You hurt in millions of ways, and you hurt in such ways that nobody can defend themselves from you. Sometimes you hurt in “good” ways, with good reasons, rationalizations. You say something to a person which may be true, and you say, “I am saying the truth,” but deep down the desire is to hurt the man by saying the truth. Then the truth is worse than a lie; it should not be told. If you can’t make your truth sweet and nice and beautiful, better not to say it.
 
And always look within for what you are saying it. What is the deep desire? Do you want to hurt the other in the name of truth? Then your truth is poisoned already: it is no longer religious, it is no longer moral — it is already immoral. Drop that truth. I tell you, even a lie is good if it is spoken out of love, and a truth is bad it is spoken just to hurt.
 
These are not dead principles. You have to understand them, and you have to understand the knack of using them. I have seen people using good principles for bad reasons, living a good life for bad reasons. You can be very pious just to feel egoistic: then your piousness is a sin. You can be a man of character just to feel proud that you arc a man of character. Better it was that you were a man of no character; at least this ego would not have been there. If the character is only feeding the ego, it is worse than characterlessness. So always look deep down. Always be a depth-searcher into your own being: what you are doing, why you are doing.
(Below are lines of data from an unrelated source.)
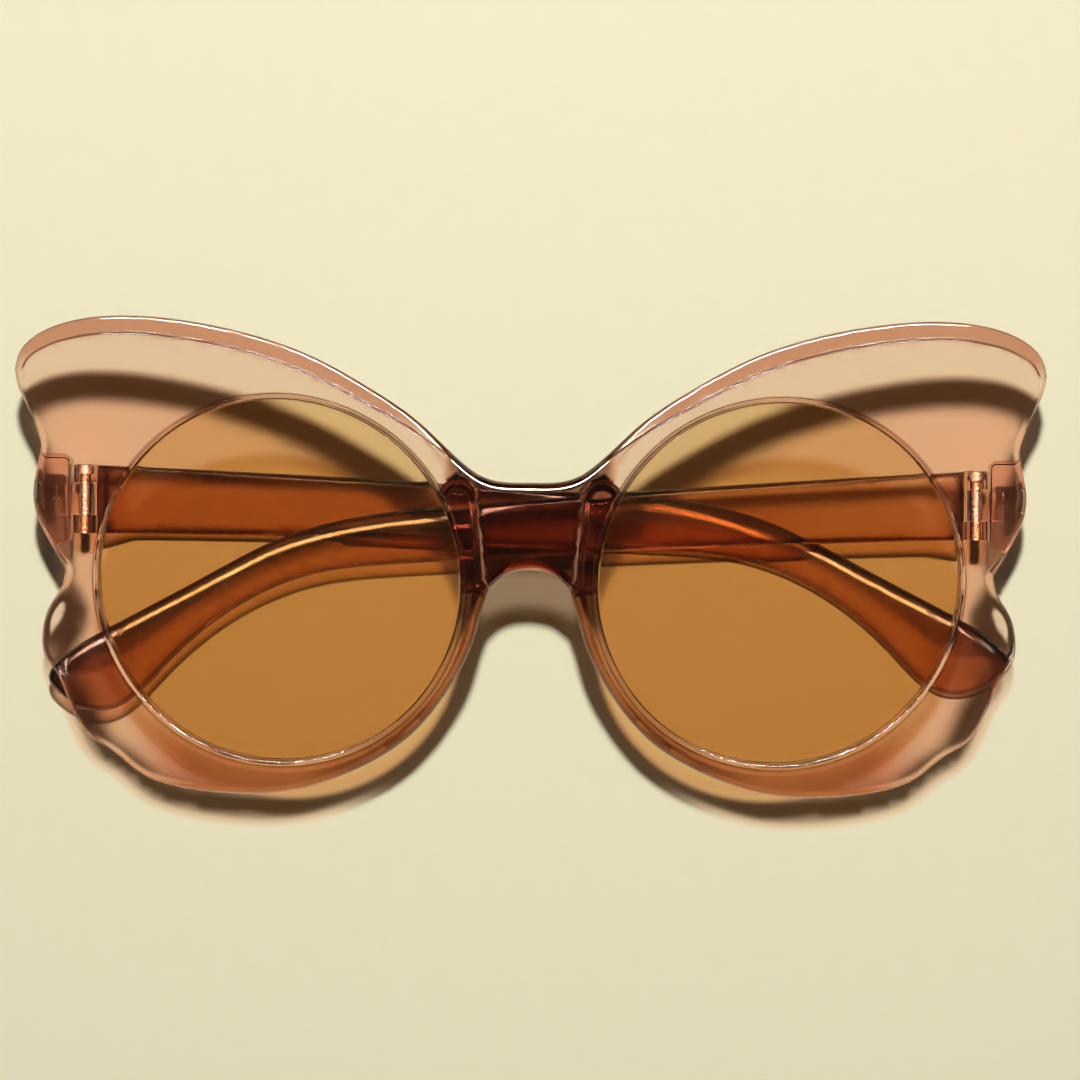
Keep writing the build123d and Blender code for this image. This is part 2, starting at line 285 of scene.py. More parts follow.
class MeshDraft:
    """Points, faces and corner normals that are gathered before they become one mesh."""

    def __init__(self) -> None:
        """Starts with nothing."""
        self.points: list[Array] = []
        self.faces: list[Array] = []
        self.normals: list[Array] = []
        self.marks: list[Array] = []
        self.count = 0

    def add_points(self, points: Array, marks: Array | None = None) -> Array:
        """Adds points.

        Args:
            points: Rows of x, y and z.
            marks: Rows of light and shade, or nothing for plain points.

        Returns:
            The numbers of the points.
        """
        self.points.append(points)
        self.marks.append(np.tile([1.0, 0.0], (len(points), 1)) if marks is None else marks)
        self.count += len(points)
        return np.arange(self.count - len(points), self.count)

    def add_faces(self, faces: Array, normals: Array) -> None:
        """Adds faces of one size, with a normal for each of their corners."""
        self.faces.append(faces)
        self.normals.append(normals)

    def add_strip(self, upper: Array, lower: Array, normals: Array) -> None:
        """Joins two closed rows of points by quads.

        Args:
            upper: Numbers of the points of the upper row, anticlockwise seen from above.
            lower: Numbers of the lower row's points, in the same order.
            normals: Outward normal at each point of the rows.
        """
        ahead = np.roll(np.arange(len(upper)), -1)
        faces = np.column_stack([upper, lower, lower[ahead], upper[ahead]])
        corners = np.stack([normals, normals, normals[ahead], normals[ahead]], axis=1)
        self.add_faces(faces, corners)

    def add_turned(
        self, profile: list[Pair], rows: list[Array], turn: Array, axis: Array, outward: bool
    ) -> None:
        """Joins rows of points round an axis by a wall that has sharp corners at the rows.

        Args:
            profile: Radius and height of each row, from the highest row down.
            rows: Numbers of each row's points.
            turn: Direction away from the axis at each point of a row, as normals are turned.
            axis: Direction of the axis, likewise.
            outward: True where the wall faces away from the axis.
        """
        for (near, high), (far, low), above, below in zip(profile, profile[1:], rows, rows[1:]):
            lean = np.array([high - low, far - near]) / math.hypot(high - low, far - near)
            normals = turn * lean[0] + axis * lean[1]
            if outward:
                self.add_strip(above, below, normals)
            else:
                self.add_strip(below, above, -normals)

    def build(self, name: str, matrix: Array, shift: Array) -> bpy.types.Object:
        """Makes the object.

        Args:
            name: Name of the object and its mesh.
            matrix: Turns the draft's directions into those of the glasses.
            shift: Place of the draft's origin, in millimetres.

        Returns:
            The object, linked to the scene.
        """
        points = (np.vstack(self.points) @ matrix.T + shift) * MM
        mirrored = np.linalg.det(matrix) < 0
        lean = np.linalg.inv(matrix)
        faces: list[list[int]] = []
        corners: list[Array] = []
        for block, normals in zip(self.faces, self.normals):
            turned = normals @ lean
            turned /= np.maximum(np.linalg.norm(turned, axis=2), 1e-12)[..., None]
            if mirrored:
                block, turned = block[:, ::-1], turned[:, ::-1]
            faces += block.tolist()
            corners.append(turned.reshape(-1, 3))
        mesh = bpy.data.meshes.new(name)
        mesh.from_pydata(points.tolist(), [], faces)
        mesh.polygons.foreach_set("use_smooth", [True] * len(faces))
        mesh.normals_split_custom_set(np.vstack(corners).tolist())
        for mark, values in zip(("light", "shade"), np.vstack(self.marks).T):
            layer = mesh.attributes.new(mark, "FLOAT", "POINT")
            layer.data.foreach_set("value", values.astype(np.float32))
        mesh.update()
        piece = bpy.data.objects.new(name, mesh)
        bpy.context.scene.collection.objects.link(piece)
        return piece


@dataclass
class Surface:
    """One broad face of a moulded slab: a height above each point of a flat, holed region.

    Attributes:
        outer: The region's outline.
        holes: Outlines of the openings in it.
        height: Gives the height at rows of x and y.
        seeds: Points that the mesh has to pass through, such as those along a crease.
        spacing: Distance between the points that fill the rest.
        upward: True for the upper face.
        marks: Gives rows of light and shade at rows of x and y. Light is the share that passes on
        to the table. Shade is painted into the colour: from -1, a painted highlight, over 0, plain,
        to 1, the darkest painted shade.
    """

    outer: Outline
    holes: list[Outline]
    height: Rule
    seeds: list[Array]
    spacing: float
    upward: bool
    marks: Rule | None = None

    def fill(self) -> Array:
        """Draws even rows of points inside the region.

        Returns:
            Rows of x and y.
        """
        low, high = self.outer.points.min(0), self.outer.points.max(0)
        row_gap = self.spacing * math.sqrt(3) / 2
        rows = np.arange(low[1], high[1], row_gap)
        columns = np.arange(low[0], high[0], self.spacing)
        x, y = np.meshgrid(columns, rows)
        x = x + (np.arange(len(rows)) % 2 * self.spacing / 2)[:, None]
        spots = np.column_stack([x.ravel(), y.ravel()])
        return spots[self.within(spots, self.spacing / 2)]

    def within(self, spots: Array, margin: float) -> Array:
        """Tells which points lie in the region, by at least a margin.

        Args:
            spots: Rows of x and y.
            margin: Least distance from the outline and the openings.

        Returns:
            True for each point that does.
        """
        keep = self.outer.inside(spots)[0] > margin
        for hole in self.holes:
            keep &= hole.inside(spots)[0] < -margin
        return keep

    def normals(self, spots: Array) -> Array:
        """Works out the normals of the height surface.

        Args:
            spots: Rows of x and y.

        Returns:
            A normal for each, out of the slab.
        """
        reach = 0.01
        slopes = []
        for axis in np.eye(2) * reach:
            slopes.append((self.height(spots + axis) - self.height(spots - axis)) / (2 * reach))
        normals = np.column_stack([-slopes[0], -slopes[1], np.ones(len(spots))])
        normals /= np.linalg.norm(normals, axis=1)[:, None]
        return normals if self.upward else -normals

    def add_to(self, draft: MeshDraft) -> list[Array]:
        """Triangulates the region and adds it to a draft.

        Args:
            draft: The mesh that the surface becomes part of.

        Returns:
            Numbers of the points along the outline, then of those along each hole.
        """
        loops = [self.outer, *self.holes]
        rims = np.vstack([loop.points for loop in loops])
        seeds = [spots[self.within(spots, MINIMUM_GAP)] for spots in self.seeds]
        fixed = np.vstack([rims, *seeds])
        tree = KDTree(len(fixed))
        for i, (x, y) in enumerate(fixed):
            tree.insert((x, y, 0), i)
        tree.balance()
        fill = [p for p in self.fill() if tree.find((*p, 0))[2] > self.spacing * FILL_SHARE]
        spots = np.vstack([fixed, fill]) if fill else fixed
        edges = []
        start = 0
        for loop in loops:
            ring = np.arange(start, start + len(loop.points))
            edges += np.column_stack([ring, np.roll(ring, -1)]).tolist()
            start += len(ring)
        vectors = [Vector(spot) for spot in spots]
        flat, _, faces, origins, _, _ = delaunay_2d_cdt(vectors, edges, [], 0, MERGE_GAP)
        flat = np.array([tuple(v) for v in flat])
        faces = np.array(faces)
        numbers = {}
        for made, sources in enumerate(origins):
            for source in sources:
                numbers[source] = made
        faces = faces[self.within(flat[faces].mean(1), 0)]
        normals = self.normals(flat)
        start = 0
        rings = []
        for loop, outward in zip(loops, [-1] + [1] * len(self.holes)):
            ring = np.array([numbers[i] for i in range(start, start + len(loop.points))])
            level = np.zeros(len(ring))
            normals[ring] = np.column_stack([outward * loop.inward_normals, level])
            rings.append(ring)
            start += len(ring)
        points = np.column_stack([flat, self.height(flat)])
        base = draft.add_points(points, None if self.marks is None else self.marks(flat))[0]
        if not self.upward:
            faces = faces[:, ::-1]
        draft.add_faces(faces + base, normals[faces])
        return [ring + base for ring in rings]


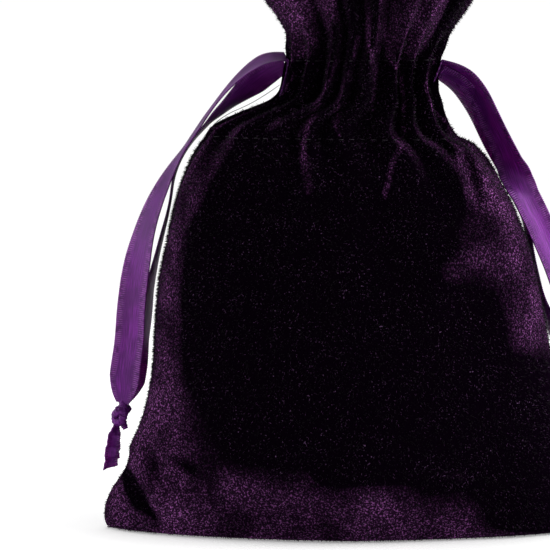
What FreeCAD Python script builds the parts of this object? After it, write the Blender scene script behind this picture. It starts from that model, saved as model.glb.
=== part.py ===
import FreeCAD, Part

import math
import os

import Sketcher

# Velvet drawstring pouch, closed and standing on its bottom fold.
# Millimetres. +Z up, -Y is the front, origin on the floor under the middle of the pouch.

# Sections of the standing pouch: height, half width, depth of the front half, sideways shift of the middle.
BODY_LEVELS = {
    "foot": (1.2, 48.8, 17.0, 0.0),
    "corner": (5.0, 49.2, 18.8, 0.0),
    "flare": (12.0, 46.4, 20.8, 0.0),
    "hip": (20.0, 42.6, 22.2, 0.0),
    "flank": (28.0, 40.4, 23.0, 0.0),
    "belly": (40.0, 39.2, 23.4, -0.3),
    "waist": (50.0, 37.6, 22.8, -1.1),
    "chest": (60.0, 35.0, 21.0, -1.8),
    "shoulder": (69.0, 31.8, 18.8, -2.7),
    "seam_end": (76.0, 28.2, 16.4, -3.2),
}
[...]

And don’t be satisfied with superficial rationalizations — they are thousands and you can convince yourself that you were right.
 
Nonviolence is the first; love is always the first. And if you learn how to love, you learn everything. By and by the very phenomenon of love becomes an environ around you: wherever you move, a grace moves with you, wherever you go, you go with gifts, you share your being. Nonviolence is not a negative thing; it is a positive feeling of love. The word nonviolence is negative. The word is negative because people are violent, and violence has become such a positive force in their being that a negative word is needed to negate it. Only the word is negative: the phenomenon is positive: it is love.